Het begrip lot (fatum) hangt verrassenderwijs samen met enerzijds toeval of willekeur (fortuna) en anderzijds noodzaak of noodlot (moira). Hoe kan dit? Toeval en noodzaak hebben toch juist niets met elkaar gemeen? Of delen ze wel iets? Wat ‘fortuna’ en ‘moira’ inderdaad delen is hun onvermijdelijkheid en hun rechtvaardige onpartijdigheid. Fatum omvat beide en is zo een macht die ons leven sterk bepaalt. Naast toeval en noodzaak kennen we ook nog het concept van de goddelijke voorzienigheid welke ons leven eveneens kan bestieren.
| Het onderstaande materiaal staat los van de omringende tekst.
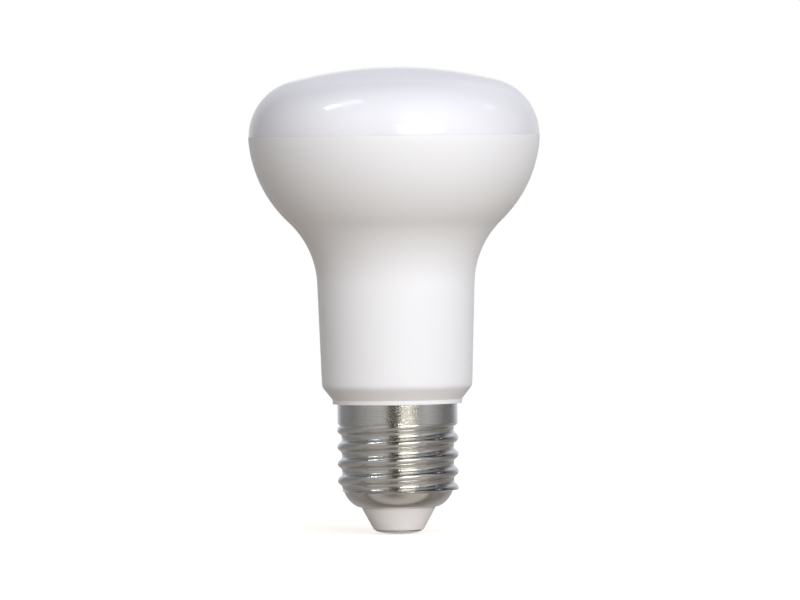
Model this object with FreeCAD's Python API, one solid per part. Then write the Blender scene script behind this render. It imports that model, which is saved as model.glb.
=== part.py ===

Toeval, noodzaak en goddelijke besluiten vallen derhalve allemaal onder hetzelfde genus: dat van alles wat ons van buiten overkomt zonder dat wij daar invloed op hebben. Hoe we dit genus noemen? Fatum. Het lot. Vandaar dat ‘lot’ zowel toeval, noodzaak als voorzienigheid kan betekenen. Hegel zou ooit eens gezegd hebben dat alle toeval noodzakelijk is en elke noodzaak toevallig. Dat ‘lot’ beide connotaties heeft betekent echter niet dat toeval en noodzaak overlappen, zoals Hegel lijkt te suggereren. Het betekent alleen dat het lot meerdere verschijningsvormen kent. Alles wat ons niet uit eigen beweging overkomt behoort tot het lot, dus zowel toeval als noodzaak. Het onpersoonlijke toeval dat ten gronslag ligt aan het strikt materialistische wereldbeeld mag echter niet gelijkgeschakeld worden met de ondoorgrondelijke godswil of voorzienigheid. Vanuit het perspectief van de mens komen beide van buiten en hebben wij op beide geen invloed. In die zin kan in beide gevallen van fatum gesproken worden. Maar de ene vorm van fatum is de andere niet. Blinde chaos als fatum is heel wat anders dan godsbestuur als fatum.